■ **REQUEST**:
Copy every line of the data exactly, leaving nothing out.

■ **RAW DATA**:
'''

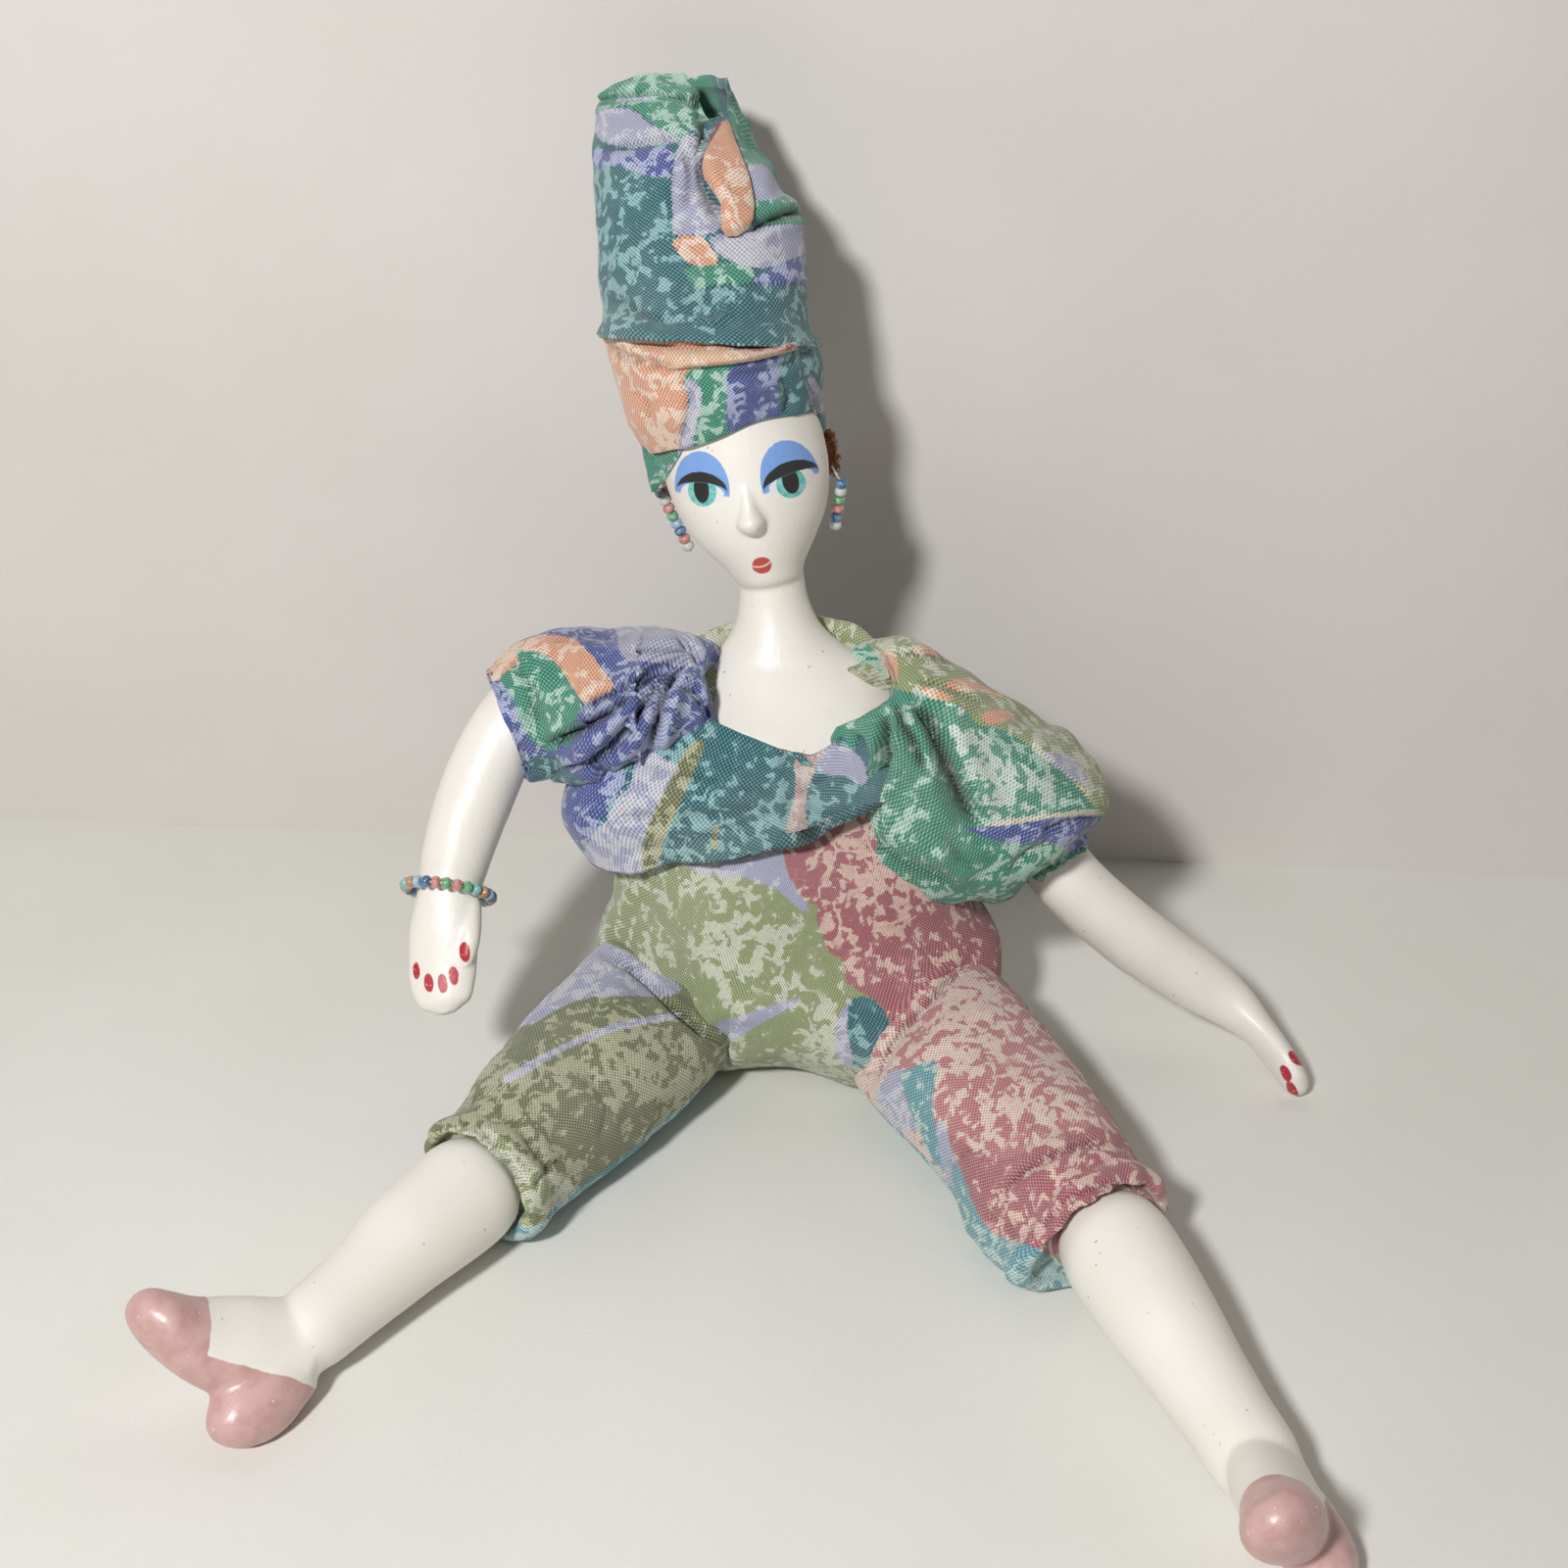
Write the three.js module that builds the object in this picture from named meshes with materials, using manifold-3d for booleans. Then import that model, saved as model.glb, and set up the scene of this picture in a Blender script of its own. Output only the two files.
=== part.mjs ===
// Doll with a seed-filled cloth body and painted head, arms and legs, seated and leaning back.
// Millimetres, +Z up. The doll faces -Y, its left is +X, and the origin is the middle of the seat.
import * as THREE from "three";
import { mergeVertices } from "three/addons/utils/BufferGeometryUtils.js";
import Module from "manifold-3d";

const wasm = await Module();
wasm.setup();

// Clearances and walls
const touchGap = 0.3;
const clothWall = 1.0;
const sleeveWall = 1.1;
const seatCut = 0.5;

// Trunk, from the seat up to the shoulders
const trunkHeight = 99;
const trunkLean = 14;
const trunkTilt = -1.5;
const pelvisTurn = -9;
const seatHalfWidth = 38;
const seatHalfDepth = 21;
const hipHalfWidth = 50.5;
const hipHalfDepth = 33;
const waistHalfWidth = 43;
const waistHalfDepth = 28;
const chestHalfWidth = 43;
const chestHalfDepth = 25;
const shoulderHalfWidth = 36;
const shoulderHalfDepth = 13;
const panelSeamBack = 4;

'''

■ **EXERCISE SOLUTION**:
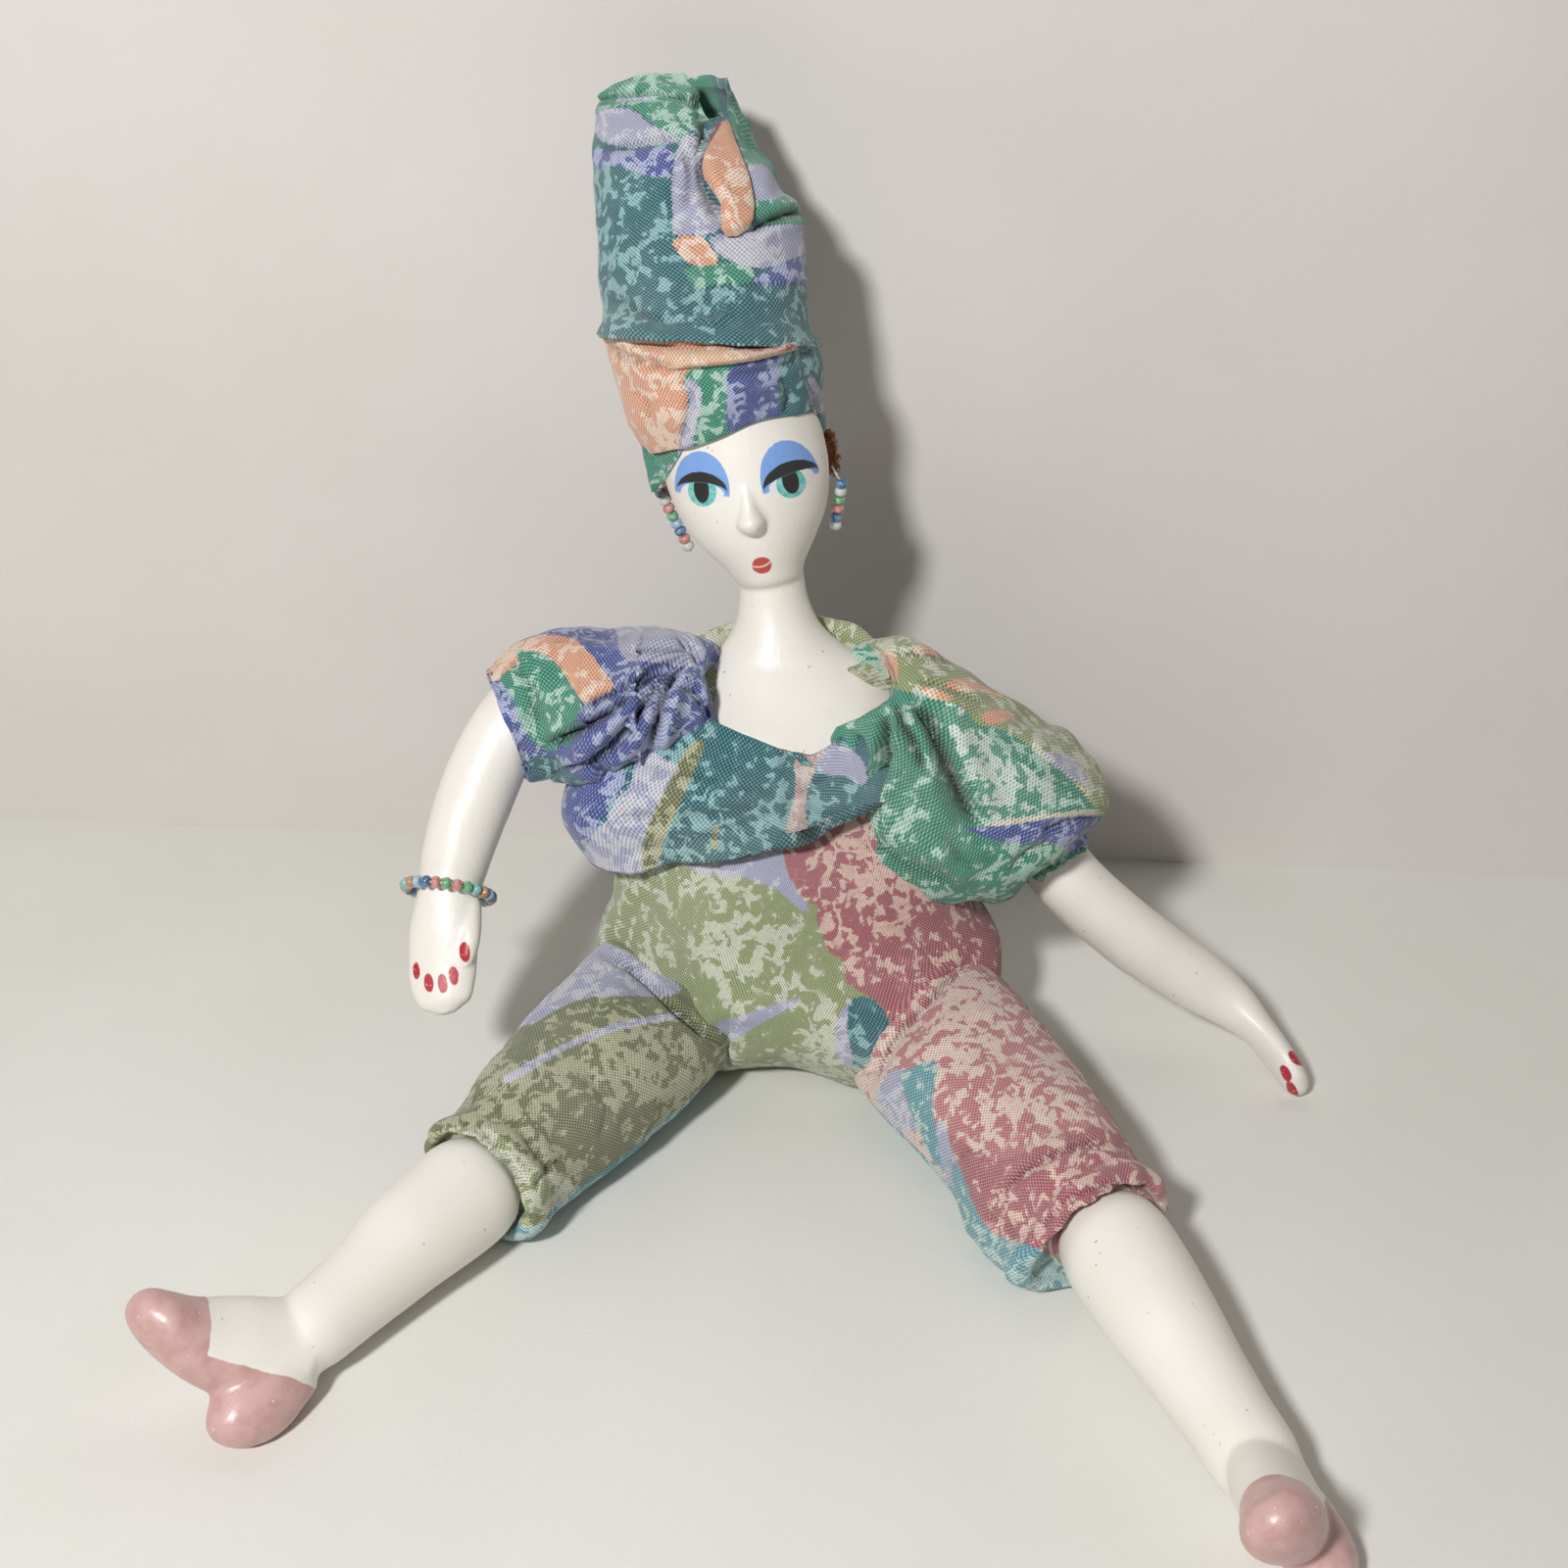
Write the three.js module that builds the object in this picture from named meshes with materials, using manifold-3d for booleans. Then import that model, saved as model.glb, and set up the scene of this picture in a Blender script of its own. Output only the two files.
=== part.mjs ===
// Doll with a seed-filled cloth body and painted head, arms and legs, seated and leaning back.
// Millimetres, +Z up. The doll faces -Y, its left is +X, and the origin is the middle of the seat.
import * as THREE from "three";
import { mergeVertices } from "three/addons/utils/BufferGeometryUtils.js";
import Module from "manifold-3d";

const wasm = await Module();
wasm.setup();

// Clearances and walls
const touchGap = 0.3;
const clothWall = 1.0;
const sleeveWall = 1.1;
const seatCut = 0.5;

// Trunk, from the seat up to the shoulders
const trunkHeight = 99;
const trunkLean = 14;
const trunkTilt = -1.5;
const pelvisTurn = -9;
const seatHalfWidth = 38;
const seatHalfDepth = 21;
const hipHalfWidth = 50.5;
const hipHalfDepth = 33;
const waistHalfWidth = 43;
const waistHalfDepth = 28;
const chestHalfWidth = 43;
const chestHalfDepth = 25;
const shoulderHalfWidth = 36;
const shoulderHalfDepth = 13;
const panelSeamBack = 4;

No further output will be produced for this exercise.